DC’s New 52, well, it was something of a mess. There were a handful of good relaunches and some efforts to branch out in other directions, but for many, the ditching of the company’s long and rich past for something new and flashy just didn’t work too well. DC’s current attempts to rectify that situation with the “DC Rebirth” appears to be a step in the right direction. They even renumbered Action Comics and Detective Comics back to their original numbering system.
So, I got a few Rebirth trades. Let’s see how they turned out, starting with the original superhero in his original book, Superman in Action Comics.
A little background is needed: the New 52 Superman died and his secret identity was revealed to the general public. The pre-Flashpoint Superman somehow showed up on this Earth with his wife Lois Lane and his son Jon, soon to be Superboy. After the Forever Evil storyline, Lex Luthor managed to even join the Justice League and after the Superman he knew died, he took it upon himself to wear the S-shield and cape with his Mother Box-powered armor as a new Superman, Superlex as he is sometimes called.
Though the older Superman was mostly operating in secret, seeing his oldest enemy (or an alternate version of him) wearing his symbols sets him off. Will the two get along? Probably not, but Superman is still Superman, and when Doomsday shows up, Superman will toss aside all of his Luthor problems to deal with the monster that once killed him.

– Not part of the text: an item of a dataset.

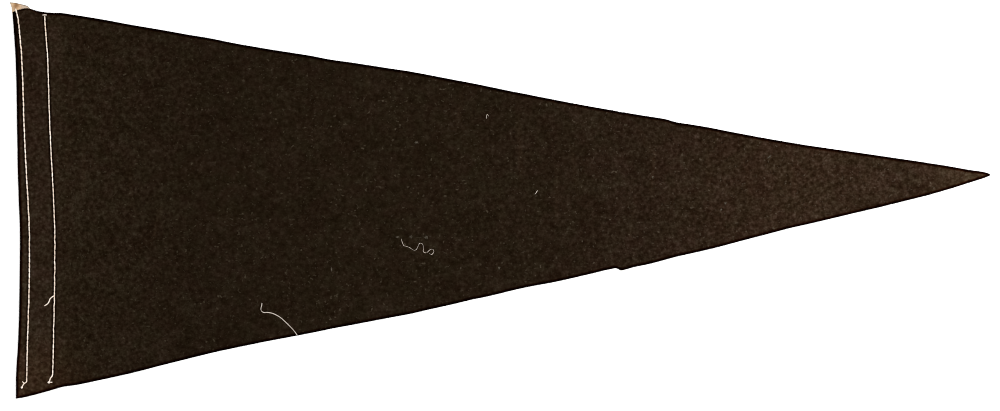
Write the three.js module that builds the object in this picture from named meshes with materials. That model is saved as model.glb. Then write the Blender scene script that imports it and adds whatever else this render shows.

The theme of returns is strong with this volume. Not only is a more classic Superman back, but so is longtime Superman writer (and Doomsday creator) Dan Jurgens. Jurgens may not be the strongest writer of the Man of Steel from that era (I would argue that would be Roger Stern), but he can plot a strong, exciting series. As it is, this volume mostly represents Jurgens setting up future storylines, and while characters like the New 52 Wonder Woman (who had a romantic relationship with the New 52 Superman) are very accepting of an unfamiliar Superman and fall easily into familiar roles, others like Luthor are a different story. And then there’s the fact that a fully human Clark Kent is also running around trying to cover the story while denying to everyone he’s also Superman, and there’s the mystery man who seems to have plans for Superman, Clark, and Doomsday. Perhaps the most creative things done were how Jurgens actually had Superman attempt a move or two that many have wondered about from the initial fight, i.e. when Kurt Busiek used Astro City to suggest Superman could have just tossed Doomsday into the sun. It turns out plans like that don’t work out so well in execution, though Superman clearly planned ahead on these things this time around.
Truth be told, the volume is mostly one long brawl between Superman and Doomsday with assists from Lex and Wonder Woman. There may be better stuff in the future, but it isn’t here yet. Seven and a half mystery mercenaries out of ten.